Hi Joe, I have not grown any but do have several home owners around here that do. I have noticed that they let it go through the winter and cut it back during spring cleanup. It looks pretty neat standing through the snow. I'm sure lots of people let it stand through the winter just for something to look at. Also probably help to protect it through the winter, snow covers plants and helps insulate roots.

-- george (bngcrview@aol.com), December 04, 2001.

George is right. People leave fountain grass and other ornamental grasses untouched for "winter interest". The leaves won't green up again. New blades will come up from the base. I usually cut off the dead stuff in the spring.

-- (dshogren@uswest.net), December 04, 2001.

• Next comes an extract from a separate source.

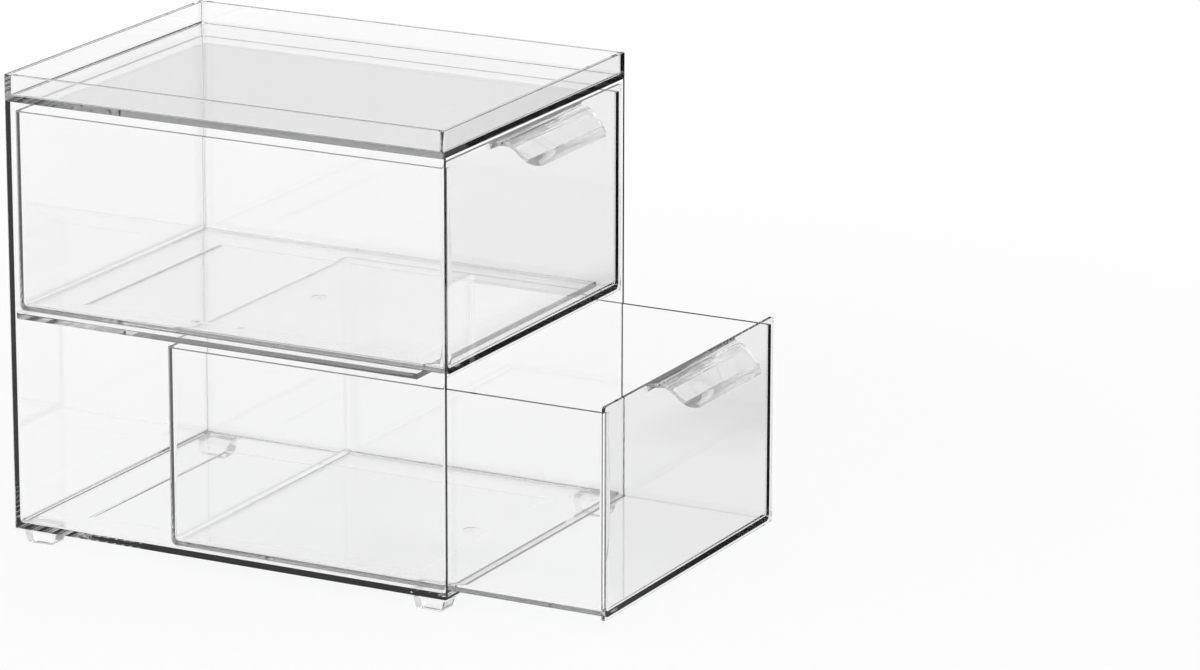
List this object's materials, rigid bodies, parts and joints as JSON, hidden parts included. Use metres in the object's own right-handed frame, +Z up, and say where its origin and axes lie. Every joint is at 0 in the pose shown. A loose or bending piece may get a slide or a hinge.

I've burned off the old material in the spring. It is a warm season grass so I figured burning would help it. It did, but I caught the mulch on fire too, not good. ;)

-- Susan (smtroxel@socket.net), December 04, 2001.

I've left it 'till spring here (zone 6. central Ky) then cut it about late Feb/early Mar.The type I grow is the species, I believe the latin name is Orientalis, there is another variety that is purple, latin name purpureum (I think) & it isn't hardy for our zone 6 winters, I grow it from seed every year.If you're in zone 7 or lower & grow it, it will be perennial for you as well.

Grasses are Great! The best 2 native varieties for ornamental purposes (IMHO anyway) are big & little bluestem.Both are clumpers instead of spreaders & give good color during the fall/winter season, and they respond well to controlled burning in spring.

Thanks for reminding me that there ARE things to enjoy in my flowerbed after the killing frosts.:)

Sparrowhawk

-- Sparrowhawk (sparrowkiak@yahoo.com), December 07, 2001.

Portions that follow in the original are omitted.